Task to complete
Repeat every line below exactly, word for word.

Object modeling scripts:
◆ ◆ ◆ ◆
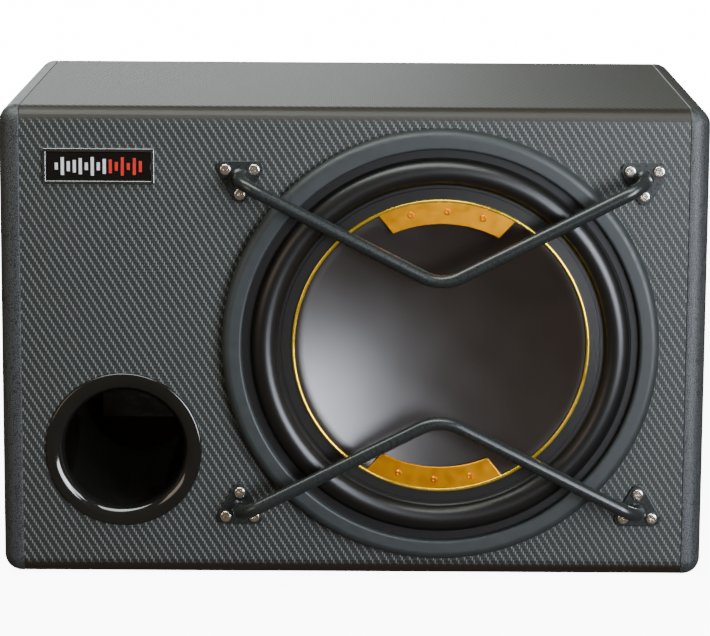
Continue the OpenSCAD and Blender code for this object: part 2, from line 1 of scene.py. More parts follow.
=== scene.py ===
from math import atan, cos, hypot, pi, radians, sin, sqrt, tan

import bmesh
import bpy
from mathutils import Euler, Matrix, Vector


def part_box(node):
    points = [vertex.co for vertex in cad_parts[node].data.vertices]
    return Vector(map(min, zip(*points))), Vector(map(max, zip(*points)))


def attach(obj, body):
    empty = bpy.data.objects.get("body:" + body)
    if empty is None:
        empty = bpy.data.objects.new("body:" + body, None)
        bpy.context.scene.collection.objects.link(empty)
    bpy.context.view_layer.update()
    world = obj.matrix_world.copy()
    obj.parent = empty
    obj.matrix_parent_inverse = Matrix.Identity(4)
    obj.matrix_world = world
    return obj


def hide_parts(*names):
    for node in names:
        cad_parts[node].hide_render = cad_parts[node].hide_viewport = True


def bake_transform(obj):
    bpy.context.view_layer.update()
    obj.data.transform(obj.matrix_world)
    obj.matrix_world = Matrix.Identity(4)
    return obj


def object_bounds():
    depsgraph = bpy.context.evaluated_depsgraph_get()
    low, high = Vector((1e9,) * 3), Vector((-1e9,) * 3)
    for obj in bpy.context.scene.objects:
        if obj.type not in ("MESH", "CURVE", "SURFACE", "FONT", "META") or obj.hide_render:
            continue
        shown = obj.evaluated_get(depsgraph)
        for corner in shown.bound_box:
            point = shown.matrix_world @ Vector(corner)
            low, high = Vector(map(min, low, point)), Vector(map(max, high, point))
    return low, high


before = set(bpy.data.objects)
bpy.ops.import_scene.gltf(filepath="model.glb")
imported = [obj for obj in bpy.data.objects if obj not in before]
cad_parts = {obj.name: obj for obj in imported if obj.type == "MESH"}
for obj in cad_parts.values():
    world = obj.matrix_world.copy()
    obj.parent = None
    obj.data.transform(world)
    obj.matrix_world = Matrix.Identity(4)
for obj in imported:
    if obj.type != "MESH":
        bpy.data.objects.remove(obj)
cad_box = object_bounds()
mm = 0.001


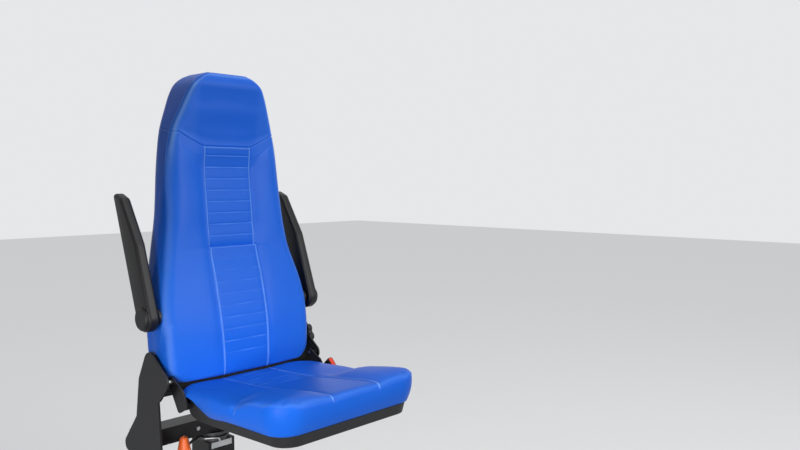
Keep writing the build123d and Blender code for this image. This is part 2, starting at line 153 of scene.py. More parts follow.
# %% [markdown]
# In the photograph the light falls in from the seat's front. The front of the back is evenly
# lit, the head cushion's side face is navy, the side of the seat cushion is as bright as its
# top, and every edge that faces the viewer carries a soft pale line. A wide key lamp in front
# and a wide top lamp light the blue. Two weak lamps with a narrow beam reach the cushion's side
# and the grip under it, and a small one beside the camera draws the pale lines, which a painted
# highlight in the vinyl strengthens. Area lamps are hidden from the camera, because other views
# look past them.

# %% Lamps
def lamp(name, place, target, size, watts, spread=180.0):
    """A square area lamp that faces its target. spread is its beam's full angle in degrees."""
    data = bpy.data.lights.new(name, "AREA")
    data.size = size
    data.energy = watts
    data.spread = radians(spread)
    made = bpy.data.objects.new(name, data)
    made.location = place
    made.rotation_euler = (Vector(target) - Vector(place)).to_track_quat("-Z", "Y").to_euler()
    made.visible_camera = False
    bpy.context.scene.collection.objects.link(made)
    return made


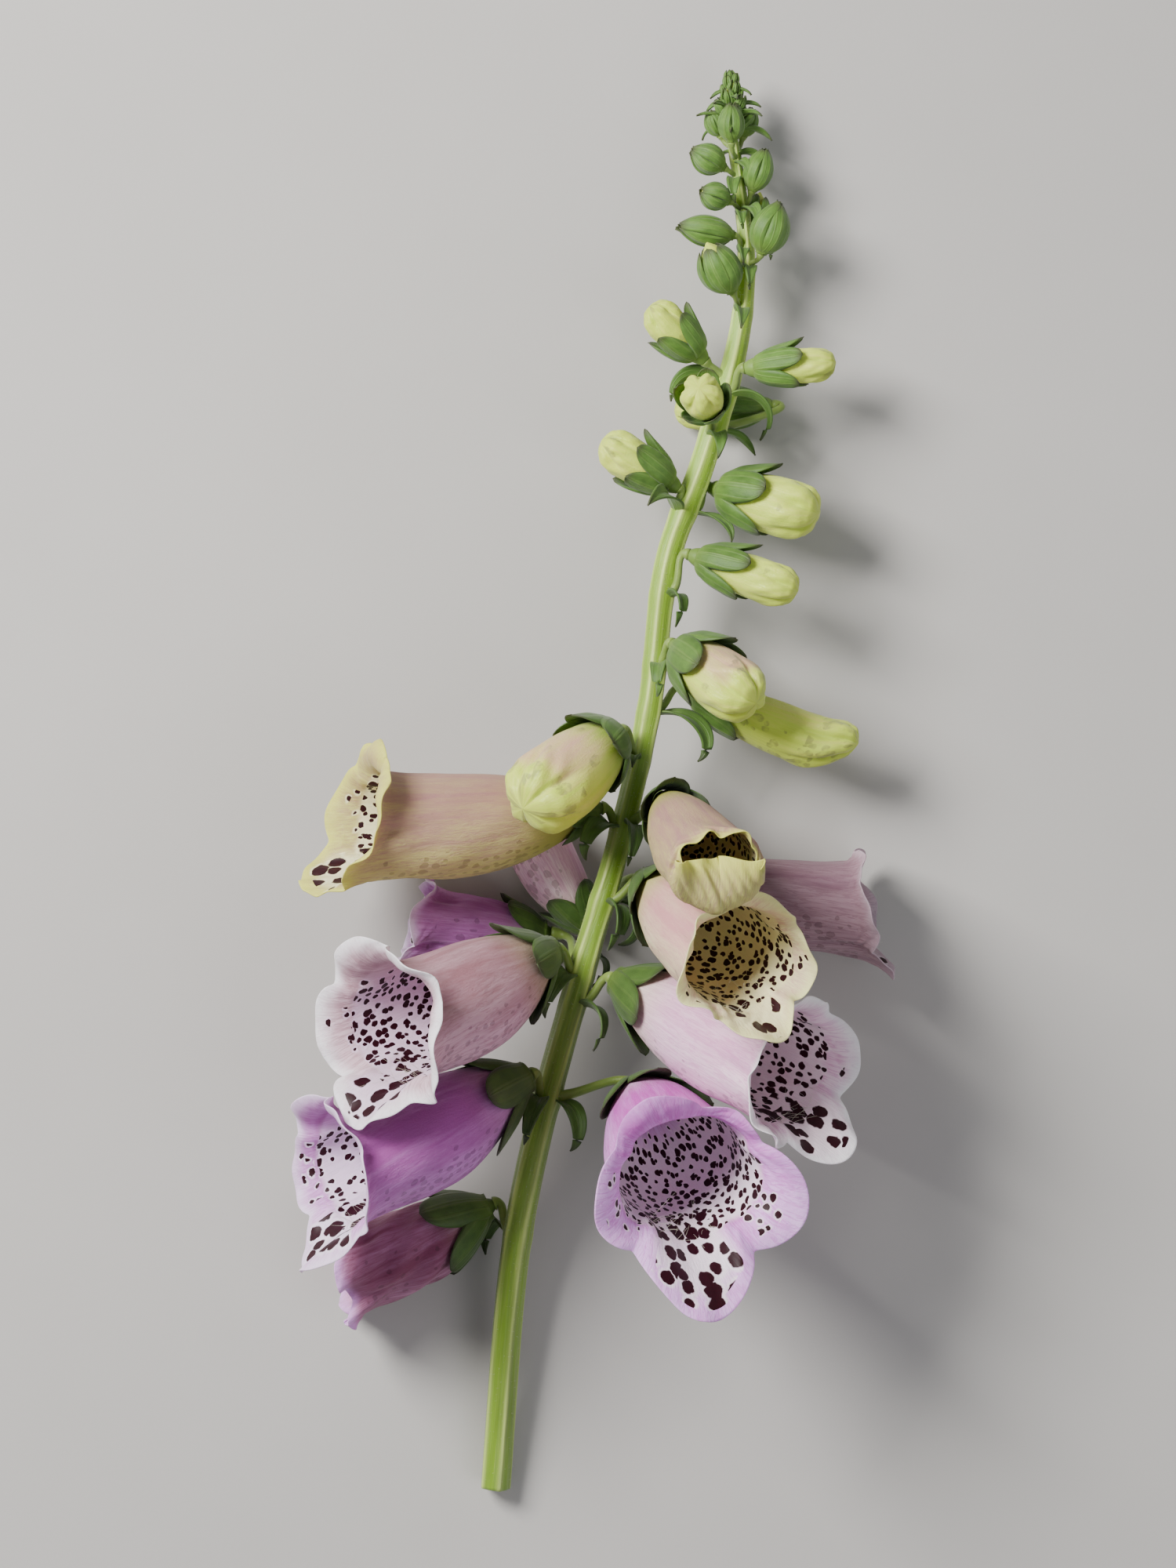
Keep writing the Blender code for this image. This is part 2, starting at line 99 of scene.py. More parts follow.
# A closed bud: node, foot, tip, width, how far the petals bend at the tip, bract (turn, length,
# droop) and look.
Bud = namedtuple("Bud", "node base tip width hook bract look")
LARGE_BUDS = (
    Bud(136, (-13, 141, 31), (-34, 124, 52), 19, 0.0, (-60, 8, 60), "blush"),
    Bud(147, (5, 151, 17), (42, 136, 22), 12.5, 0.25, (60, 15, 120), "speckled"),
    Bud(158, (1.5, 161, 28), (19, 148, 43), 14.5, 0.0, (60, 12, 150), "blush"),
    Bud(174, (6, 182, 24), (29, 174, 30), 10, 0.0, (60, 11, 130), "green"),
    Bud(194, (11, 198, 16), (34, 192, 24), 13.5, 0.0, (60, 10, 70), "green"),
    Bud(193, (0, 199, 21.5), (-16, 209, 25), 10, 0.0, (-60, 15, 60), "green"),
    Bud(213, (22, 218, 8), (1, 217, 5), 8.5, 0.0, (60, 8, 60), "speckled"),
    Bud(221, (19, 226, 20), (38, 227, 23), 8, 0.0, (-60, 13, 110), "green"),
    Bud(211, (8.5, 216, 26), (6, 220, 39), 9.5, 0.0, (-60, 10, 90), "green"),
    Bud(224, (6.5, 229, 19), (-5, 240, 23), 9, 0.0, (60, 12, 100), "green"),
)
SMALL_BUDS = (
    Bud(240, (14, 244, 19), (8, 255, 23), 9, 0.0, (-60, 9, 90), "green"),
    Bud(257, (19, 260, 9), (21, 268, 9), 5.5, 0.0, (60, 7, 100), "green"),
)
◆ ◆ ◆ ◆
Complete output
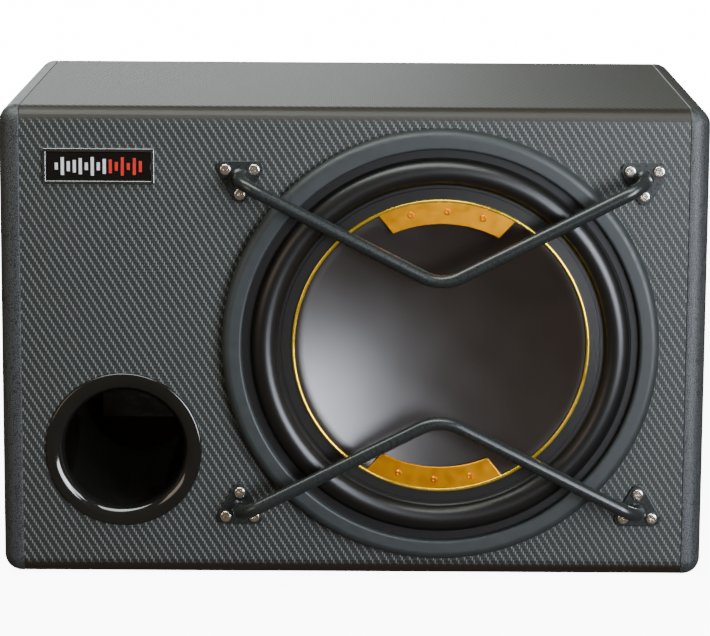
Continue the OpenSCAD and Blender code for this object: part 2, from line 1 of scene.py. More parts follow.
=== scene.py ===
from math import atan, cos, hypot, pi, radians, sin, sqrt, tan

import bmesh
import bpy
from mathutils import Euler, Matrix, Vector


def part_box(node):
    points = [vertex.co for vertex in cad_parts[node].data.vertices]
    return Vector(map(min, zip(*points))), Vector(map(max, zip(*points)))


def attach(obj, body):
    empty = bpy.data.objects.get("body:" + body)
    if empty is None:
        empty = bpy.data.objects.new("body:" + body, None)
        bpy.context.scene.collection.objects.link(empty)
    bpy.context.view_layer.update()
    world = obj.matrix_world.copy()
    obj.parent = empty
    obj.matrix_parent_inverse = Matrix.Identity(4)
    obj.matrix_world = world
    return obj


def hide_parts(*names):
    for node in names:
        cad_parts[node].hide_render = cad_parts[node].hide_viewport = True


def bake_transform(obj):
    bpy.context.view_layer.update()
    obj.data.transform(obj.matrix_world)
    obj.matrix_world = Matrix.Identity(4)
    return obj


def object_bounds():
    depsgraph = bpy.context.evaluated_depsgraph_get()
    low, high = Vector((1e9,) * 3), Vector((-1e9,) * 3)
    for obj in bpy.context.scene.objects:
        if obj.type not in ("MESH", "CURVE", "SURFACE", "FONT", "META") or obj.hide_render:
            continue
        shown = obj.evaluated_get(depsgraph)
        for corner in shown.bound_box:
            point = shown.matrix_world @ Vector(corner)
            low, high = Vector(map(min, low, point)), Vector(map(max, high, point))
    return low, high


before = set(bpy.data.objects)
bpy.ops.import_scene.gltf(filepath="model.glb")
imported = [obj for obj in bpy.data.objects if obj not in before]
cad_parts = {obj.name: obj for obj in imported if obj.type == "MESH"}
for obj in cad_parts.values():
    world = obj.matrix_world.copy()
    obj.parent = None
    obj.data.transform(world)
    obj.matrix_world = Matrix.Identity(4)
for obj in imported:
    if obj.type != "MESH":
        bpy.data.objects.remove(obj)
cad_box = object_bounds()
mm = 0.001


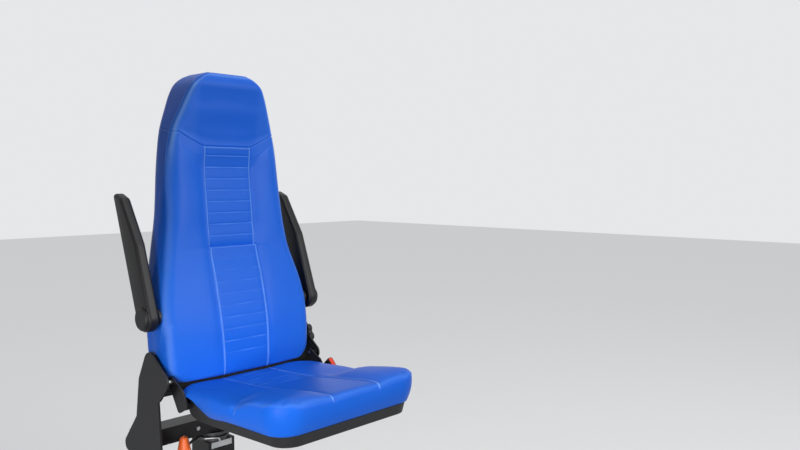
Keep writing the build123d and Blender code for this image. This is part 2, starting at line 153 of scene.py. More parts follow.
# %% [markdown]
# In the photograph the light falls in from the seat's front. The front of the back is evenly
# lit, the head cushion's side face is navy, the side of the seat cushion is as bright as its
# top, and every edge that faces the viewer carries a soft pale line. A wide key lamp in front
# and a wide top lamp light the blue. Two weak lamps with a narrow beam reach the cushion's side
# and the grip under it, and a small one beside the camera draws the pale lines, which a painted
# highlight in the vinyl strengthens. Area lamps are hidden from the camera, because other views
# look past them.

# %% Lamps
def lamp(name, place, target, size, watts, spread=180.0):
    """A square area lamp that faces its target. spread is its beam's full angle in degrees."""
    data = bpy.data.lights.new(name, "AREA")
    data.size = size
    data.energy = watts
    data.spread = radians(spread)
    made = bpy.data.objects.new(name, data)
    made.location = place
    made.rotation_euler = (Vector(target) - Vector(place)).to_track_quat("-Z", "Y").to_euler()
    made.visible_camera = False
    bpy.context.scene.collection.objects.link(made)
    return made


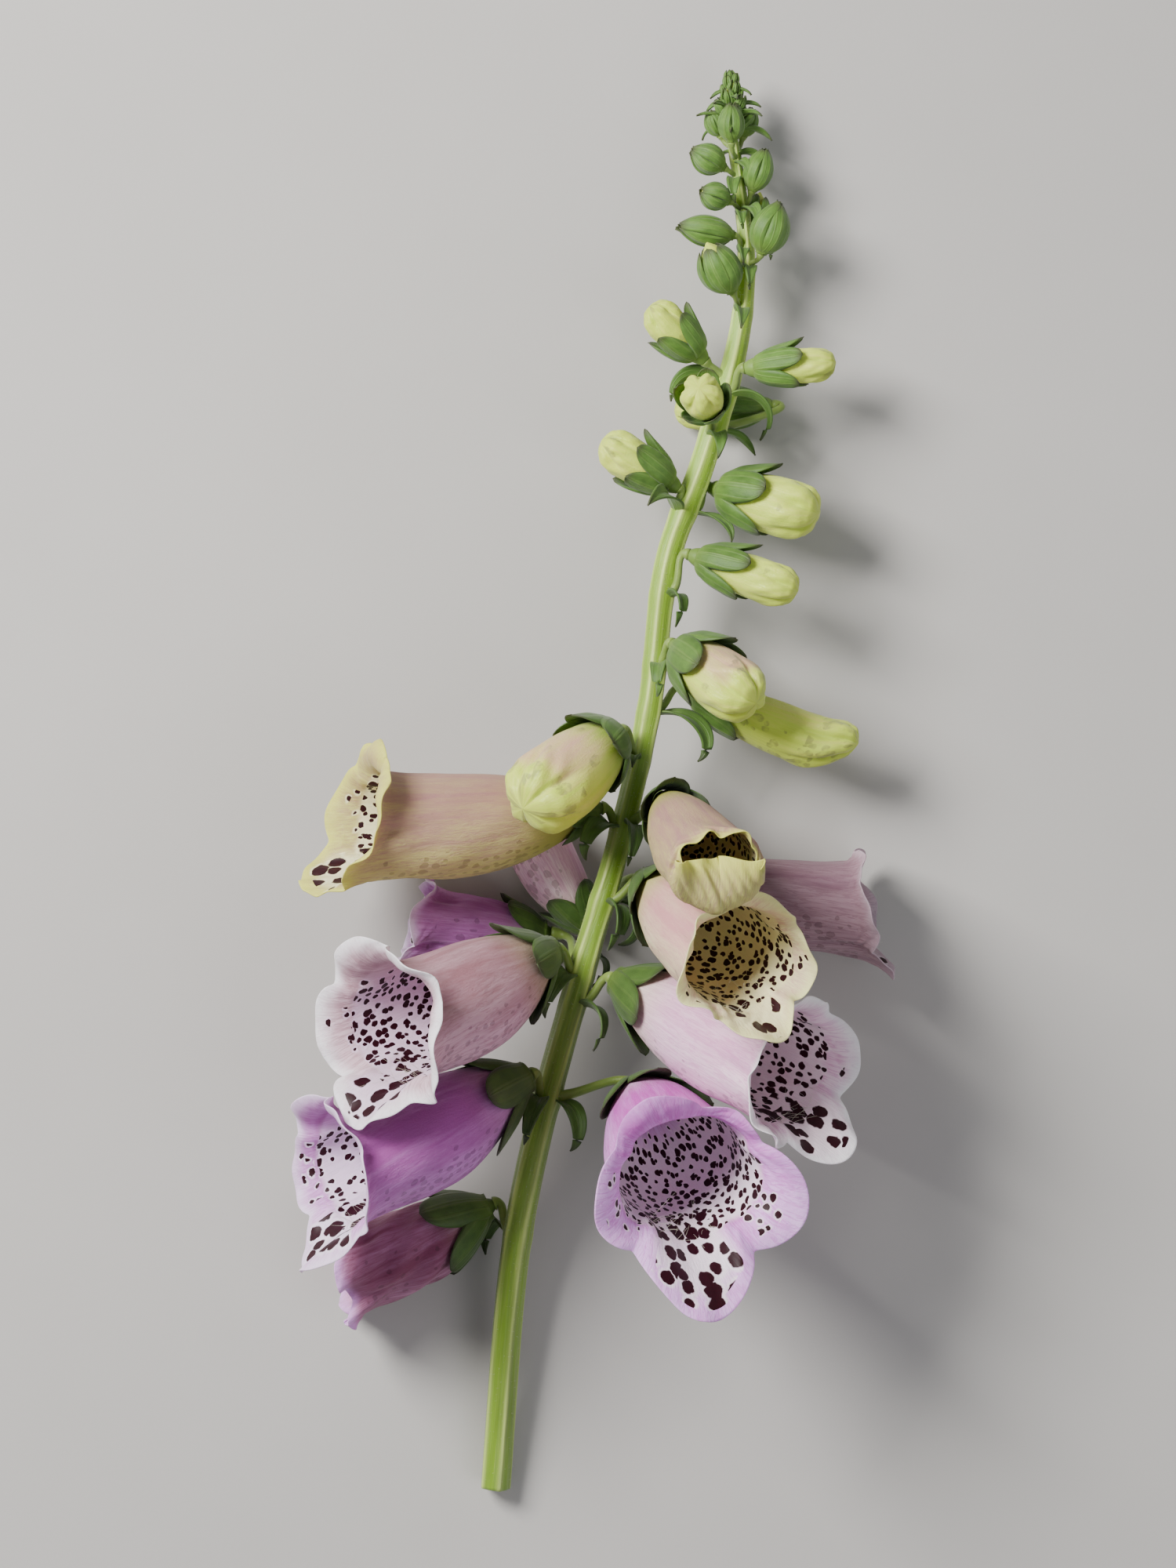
Keep writing the Blender code for this image. This is part 2, starting at line 99 of scene.py. More parts follow.
# A closed bud: node, foot, tip, width, how far the petals bend at the tip, bract (turn, length,
# droop) and look.
Bud = namedtuple("Bud", "node base tip width hook bract look")
LARGE_BUDS = (
    Bud(136, (-13, 141, 31), (-34, 124, 52), 19, 0.0, (-60, 8, 60), "blush"),
    Bud(147, (5, 151, 17), (42, 136, 22), 12.5, 0.25, (60, 15, 120), "speckled"),
    Bud(158, (1.5, 161, 28), (19, 148, 43), 14.5, 0.0, (60, 12, 150), "blush"),
    Bud(174, (6, 182, 24), (29, 174, 30), 10, 0.0, (60, 11, 130), "green"),
    Bud(194, (11, 198, 16), (34, 192, 24), 13.5, 0.0, (60, 10, 70), "green"),
    Bud(193, (0, 199, 21.5), (-16, 209, 25), 10, 0.0, (-60, 15, 60), "green"),
    Bud(213, (22, 218, 8), (1, 217, 5), 8.5, 0.0, (60, 8, 60), "speckled"),
    Bud(221, (19, 226, 20), (38, 227, 23), 8, 0.0, (-60, 13, 110), "green"),
    Bud(211, (8.5, 216, 26), (6, 220, 39), 9.5, 0.0, (-60, 10, 90), "green"),
    Bud(224, (6.5, 229, 19), (-5, 240, 23), 9, 0.0, (60, 12, 100), "green"),
)
SMALL_BUDS = (
    Bud(240, (14, 244, 19), (8, 255, 23), 9, 0.0, (-60, 9, 90), "green"),
    Bud(257, (19, 260, 9), (21, 268, 9), 5.5, 0.0, (60, 7, 100), "green"),
)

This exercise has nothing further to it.